Some possibilities as to why an array fails:

  • More drives failed than could be sustained by the RAID mode. For example:
    • RAID 0 (striping) can not survive any drive failures.
    • RAID 1 can survive failures of all but 1 drive.
    • RAID 4/5 can survive 1 drive failure.
    • RAID 6 can survive 2 drive failures.
    • RAID 10 can survive the failure of up to 50% of the drives, depending on which drives fail.
  • A bug in the RAID software or controller firmware.
  • User error.
    • Someone pulled too many drives.
    • Someone pulled a drive and never replaced it, and another drive subsequently failed.
    • The array was not monitored, allowing more drives to fail than could be survived.

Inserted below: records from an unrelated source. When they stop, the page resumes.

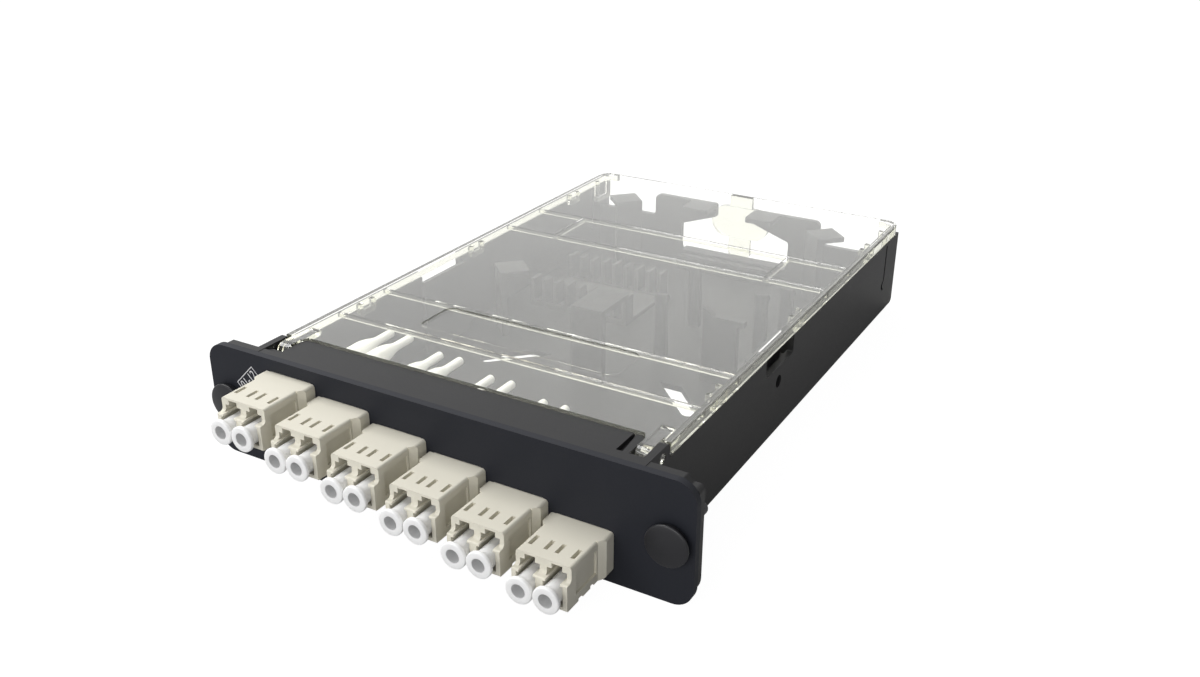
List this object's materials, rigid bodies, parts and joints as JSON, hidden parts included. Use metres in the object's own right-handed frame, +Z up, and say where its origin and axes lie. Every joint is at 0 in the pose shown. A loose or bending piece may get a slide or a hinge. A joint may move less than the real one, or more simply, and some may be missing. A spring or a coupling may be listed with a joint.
{
  "type": "fibre splice and patch cassette",
  "caption": "Slim fibre cassette: stepped row of capped duplex adapters in a painted plate, black tray with splice comb, clear hinged lid and push-pull plungers.",
  "frame": {"origin": "middle of the whole assembly across and front to rear, on the plane of the front plate's lower edge", "axes": "+X to the right seen from the front, +Y from the ports to the rear cable entry, +Z up through the lid"},
  "size_m": [0.1296, 0.189, 0.0289],
  "materials": {
    "plate_paint": "satin",
    "case_plastic": "matte",
    "lid_clear": "clear",
    "adapter_plastic": "satin",
    "cap_plastic": "gloss",
    "plug_plastic": "satin",
    "boot_rubber": "satin",
    "ceramic": "polished",
    "plunger_plastic": "gloss",
    "grommet_plastic": "matte",
    "comb_plastic": "matte"
  },
  "bodies": {
    "cassette": {"faceplate": "plate_paint", "case": "case_plastic", "splice_holder": "comb_plastic", "adapter_1": "adapter_plastic", "adapter_2": "adapter_plastic", "adapter_3": "adapter_plastic", "adapter_4": "adapter_plastic", "adapter_5": "adapter_plastic", "adapter_6": "adapter_plastic", "connector_01": "plug_plastic", "connector_02": "plug_plastic", "connector_03": "plug_plastic", "connector_04": "plug_plastic", "connector_05": "plug_plastic", "connector_06": "plug_plastic", "connector_07": "plug_plastic", "connector_08": "plug_plastic", "connector_09": "plug_plastic", "connector_10": "plug_plastic", "connector_11": "plug_plastic", "connector_12": "plug_plastic", "boot_01": "boot_rubber", "boot_02": "boot_rubber", "boot_03": "boot_rubber", "boot_04": "boot_rubber", "boot_05": "boot_rubber", "boot_06": "boot_rubber", "boot_07": "boot_rubber", "boot_08": "boot_rubber", "boot_09": "boot_rubber", "boot_10": "boot_rubber", "boot_11": "boot_rubber", "boot_12": "boot_rubber", "alignment_sleeves": "ceramic", "ferrules": "ceramic", "grommet_left": "grommet_plastic", "grommet_right": "grommet_plastic"},
    "lid": {"lid": "lid_clear"},
    "plunger_left": {"plunger_left": "plunger_plastic"},
    "plunger_right": {"plunger_right": "plunger_plastic"},
    "dust_cap_01": {"dust_cap_01": "cap_plastic"},
    "dust_cap_02": {"dust_cap_02": "cap_plastic"},
    "dust_cap_03": {"dust_cap_03": "cap_plastic"},
    "dust_cap_04": {"dust_cap_04": "cap_plastic"},
    "dust_cap_05": {"dust_cap_05": "cap_plastic"},
    "dust_cap_06": {"dust_cap_06": "cap_plastic"},
    "dust_cap_07": {"dust_cap_07": "cap_plastic"},
    "dust_cap_08": {"dust_cap_08": "cap_plastic"},
    "dust_cap_09": {"dust_cap_09": "cap_plastic"},
    "dust_cap_10": {"dust_cap_10": "cap_plastic"},
    "dust_cap_11": {"dust_cap_11": "cap_plastic"},
    "dust_cap_12": {"dust_cap_12": "cap_plastic"}
  },
  "joints": [
    {"name": "lid_hinge", "type": "hinge", "parent": "cassette", "child": "lid", "pos_m": [0, -0.06565, 0.0263], "axis": [1, 0, 0], "range_deg": [0, 105]},
    {"name": "plunger_left_pull", "type": "slide", "parent": "cassette", "child": "plunger_left", "axis": [0, -1, 0], "range_m": [0, 0.006]},
    {"name": "plunger_right_pull", "type": "slide", "parent": "cassette", "child": "plunger_right", "axis": [0, -1, 0], "range_m": [0, 0.006]},
    {"name": "dust_cap_01_pull", "type": "slide", "parent": "cassette", "child": "dust_cap_01", "axis": [0, -1, 0], "range_m": [0, 0.012]},
    {"name": "dust_cap_02_pull", "type": "slide", "parent": "cassette", "child": "dust_cap_02", "axis": [0, -1, 0], "range_m": [0, 0.012]},
    {"name": "dust_cap_03_pull", "type": "slide", "parent": "cassette", "child": "dust_cap_03", "axis": [0, -1, 0], "range_m": [0, 0.012]},
    {"name": "dust_cap_04_pull", "type": "slide", "parent": "cassette", "child": "dust_cap_04", "axis": [0, -1, 0], "range_m": [0, 0.012]},
    {"name": "dust_cap_05_pull", "type": "slide", "parent": "cassette", "child": "dust_cap_05", "axis": [0, -1, 0], "range_m": [0, 0.012]},
    {"name": "dust_cap_06_pull", "type": "slide", "parent": "cassette", "child": "dust_cap_06", "axis": [0, -1, 0], "range_m": [0, 0.012]},
    {"name": "dust_cap_07_pull", "type": "slide", "parent": "cassette", "child": "dust_cap_07", "axis": [0, -1, 0], "range_m": [0, 0.012]},
    {"name": "dust_cap_08_pull", "type": "slide", "parent": "cassette", "child": "dust_cap_08", "axis": [0, -1, 0], "range_m": [0, 0.012]},
    {"name": "dust_cap_09_pull", "type": "slide", "parent": "cassette", "child": "dust_cap_09", "axis": [0, -1, 0], "range_m": [0, 0.012]},
    {"name": "dust_cap_10_pull", "type": "slide", "parent": "cassette", "child": "dust_cap_10", "axis": [0, -1, 0], "range_m": [0, 0.012]},
    {"name": "dust_cap_11_pull", "type": "slide", "parent": "cassette", "child": "dust_cap_11", "axis": [0, -1, 0], "range_m": [0, 0.012]},
    {"name": "dust_cap_12_pull", "type": "slide", "parent": "cassette", "child": "dust_cap_12", "axis": [0, -1, 0], "range_m": [0, 0.012]}
  ]
}
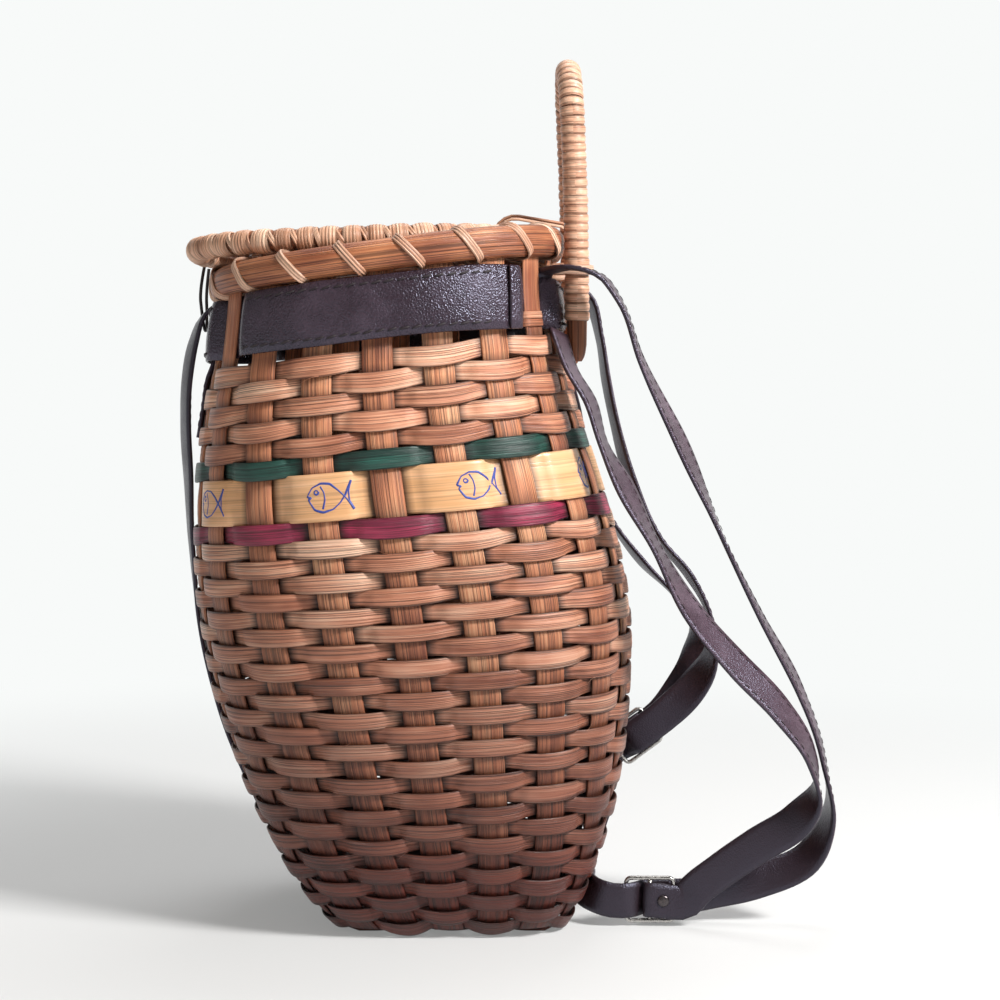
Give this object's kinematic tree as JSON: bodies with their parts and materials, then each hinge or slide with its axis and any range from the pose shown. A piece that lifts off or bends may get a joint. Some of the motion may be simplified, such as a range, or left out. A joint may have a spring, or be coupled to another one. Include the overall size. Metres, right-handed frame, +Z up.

  • Cheap controllers with consumer grade drives are commonly known to fail even in otherwise survivable scenarios.
    • A consumer level drive will attempt almost indefinitely to read a bad sector until it gets a good read. A cheap controller will wait almost indefinitely for such a drive to return a result. The wait can be so long that the operating system gives up. Then on reboot the drives don't respond quickly enough to the controller and the array is assumed to be failed.
    • On the other hand, an enterprise level drive will give up quickly, allowing the controller to pull the data from another drive. Also, a good controller will mark a drive that takes too long to respond as failed and move on.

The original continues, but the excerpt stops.